Success would bring only another power vacuum. So embedded is ISIS and those factions who have allied with ISIS for the meantime to hitch a ride into a more promising political future that victory against ISIS would not usher in any period of peace and stability but rather just mark the next stage of an increasingly desperate and bloody civil war.

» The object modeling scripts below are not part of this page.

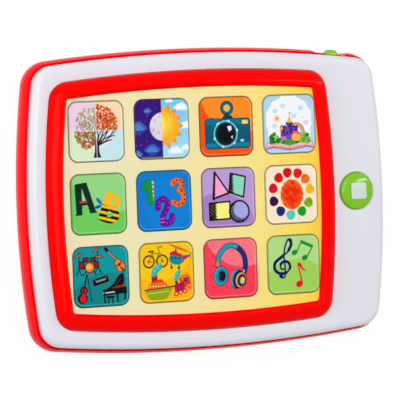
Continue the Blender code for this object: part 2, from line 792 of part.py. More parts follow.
DOOR_MARGIN = 4.0 * MM
DOOR_LOW_X = WELL_X - WELL_HALF_X - DOOR_MARGIN
DOOR_HIGH_X = WELL_X + WELL_HALF_X + DOOR_END
DOOR_HALF_Y = WELL_HALF_Y + DOOR_MARGIN
DOOR_SCREW_X = DOOR_HIGH_X - 4.2 * MM
DOOR_SCREW_TIP = SEAT_Z + 4.2 * MM
DOOR_CORNER = 3.0 * MM
TAB_HALF = 4.0 * MM
TAB_REACH = 3.2 * MM
TAB_Y = 14.0 * MM


def door_plate(shrink, z):
    """A plate with rounded corners that fills the door's recess, less a gap all round."""
    half_x = (DOOR_HIGH_X - DOOR_LOW_X) / 2 - shrink
    half_y = DOOR_HALF_Y - shrink
    plate = loft([rounded(half_x, half_y, DOOR_CORNER - shrink, height) for height in z], "plate")
    return moved(plate, Matrix.Translation(((DOOR_LOW_X + DOOR_HIGH_X) / 2, WELL_Y, 0)))


def well_walls():
    """The compartment's walls and roof, the door's seat and the boss for its screw."""
    seat = box(
        (DOOR_LOW_X - 2 * MM, DOOR_HIGH_X + 2 * MM),
        (WELL_Y - DOOR_HALF_Y - 2 * MM, WELL_Y + DOOR_HALF_Y + 2 * MM),
        (0.5 * FLOOR_TOP, SEAT_Z + 1.4 * MM),
    )
    roof = WELL_TOP + 1.1 * MM
    boss = rod(DOOR_SCREW_X, WELL_Y, 3.2 * MM, (SEAT_Z, DOOR_SCREW_TIP + 1.5 * MM))
    return [seat, well_box(WELL_WALL, (SEAT_Z, roof)), boss]


def well_hollows():
    """The compartment, the door's recess, the tabs' notches and the contacts' slots."""
    hollows = [well_box(0, (0.5 * SEAT_Z, WELL_TOP)), door_plate(0, (-MM, SEAT_Z))]
    bore_top = DOOR_SCREW_TIP + 0.5 * MM
    hollows.append(rod(DOOR_SCREW_X, WELL_Y, SCREW_R + 0.45 * MM, (SEAT_Z - MM, bore_top), sides=12))
    for side in (-1, 1):
        middle = WELL_Y + side * TAB_Y
        hollows.append(
            box(
                (DOOR_LOW_X - 6 * MM, DOOR_LOW_X + DOOR_MARGIN + 0.5 * MM),
                (middle - TAB_HALF - 0.5 * MM, middle + TAB_HALF + 0.5 * MM),
                (FLOOR_TOP, SEAT_Z + 2.2 * MM),
            )
        )
    for end, row in ((1, 1), (-1, -1)):
        y = WELL_Y + row * CELL_PITCH
        wall_x = WELL_X + end * (WELL_HALF_X + WELL_WALL / 2)
        hollows.append(
            box(
                (wall_x - 1.5 * MM, wall_x + 1.5 * MM),
                (y - 2 * MM, y + 2 * MM),
                (CELL_Z - MM, CELL_Z + MM),
            )
        )
    return hollows


def battery_door():
    """The back door: two tabs that hook under the floor and a captive screw at the other end."""
    low_x = DOOR_LOW_X + GAP
    hinge = Vector((low_x, WELL_Y, DOOR_RAISED))
    back = Matrix.Translation(-hinge)
    door = part("battery_door", moved(door_plate(GAP, (DOOR_RAISED, DOOR_TOP)), back), RED, hinge)
    tabs = []
    for side in (-1, 1):
        y = (WELL_Y + side * TAB_Y - TAB_HALF, WELL_Y + side * TAB_Y + TAB_HALF)
        tab_low = FLOOR_TOP + GAP
        riser = box((low_x, low_x + 1.5 * MM), y, (DOOR_TOP - 0.5 * MM, tab_low + 1.6 * MM))
        hook = box((DOOR_LOW_X - TAB_REACH, low_x + MM), y, (tab_low + 0.2 * MM, tab_low + 1.4 * MM))
        tabs += [moved(riser, back), moved(hook, back)]
    joined(door, tabs, "tab")
    screw_hole = rod(DOOR_SCREW_X, WELL_Y, SCREW_R + GAP, (-MM, DOOR_TOP + MM), sides=12)
    sink = rod(DOOR_SCREW_X, WELL_Y, 2.8 * MM, (-MM, DOOR_RAISED + 1.3 * MM))
    cut(door, [moved(screw_hole, back), moved(sink, back)], "screw_hole")
    seat = DOOR_RAISED + 1.3 * MM - GAP
    screw("battery_door_screw", DOOR_SCREW_X, WELL_Y, seat, DOOR_SCREW_TIP, 2.4 * MM, 0.9 * MM)
    return door


def cell_rows():
    """Each cell's number, its row and which way its nub points along X."""
    return ((1, 1, 1), (2, 0, -1), (3, -1, 1))


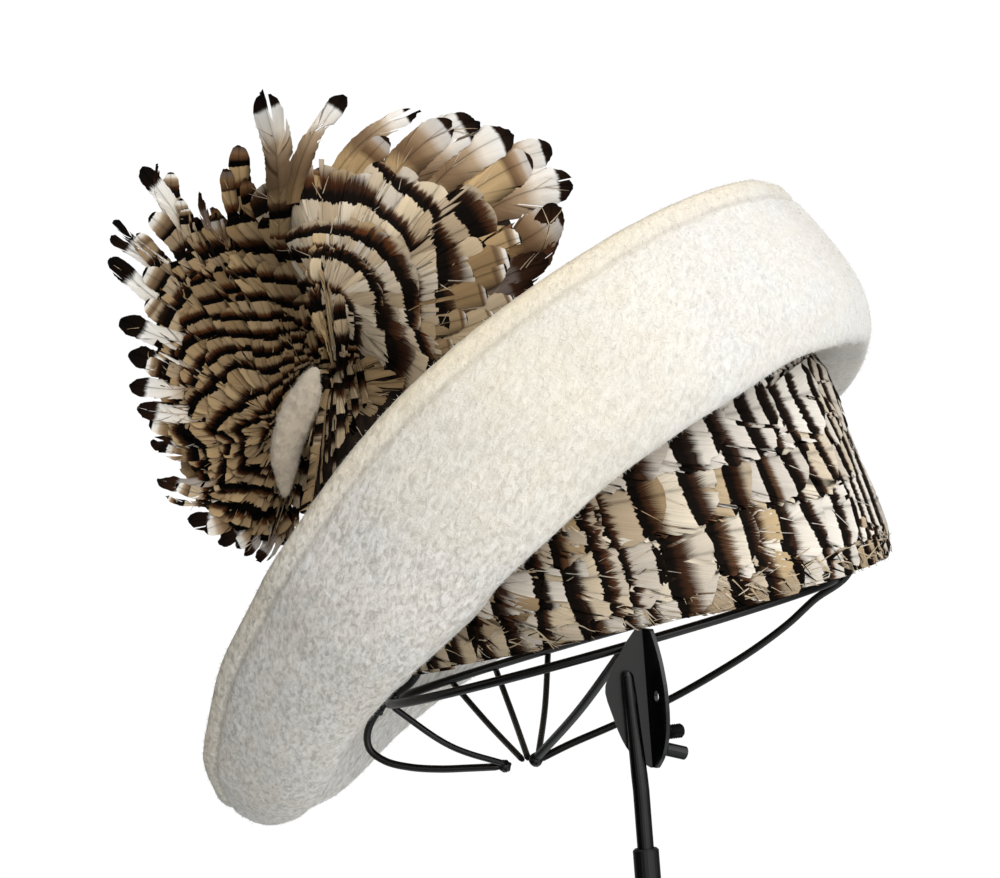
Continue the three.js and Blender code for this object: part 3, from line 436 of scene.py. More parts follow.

Abbott’s gambit of risking his fortunes and the fortunes of his party on an overseas adventure in Iraq will quickly prove costly. The ‘humanitarian mission’ will fail as it becomes wrecked on the rocks of political realities which it will become all too readily apparent, realities which could and ought to have been foreseen at the outset. There will be a huge cost to the nation in terms of all of the resources of war, as military strategists like to see them men, materiel and money. But greater than these losses will be the rapid disintegration of the theatre of integrity with which the Abbott government has sought to bolster its legitimacy. Australia is not an international moral policemen scrambling to mobilise against evil but an over-eager US catspaw rushing headlong into a doomed battle without a real plan. An already alienated or at best disaffected and doubting electorate will find even greater reason to mistrust the Abbott government and to resent being taken for a ride; resent its sordid descent into political expediency at the price of integrity and democratic responsibility and accountability.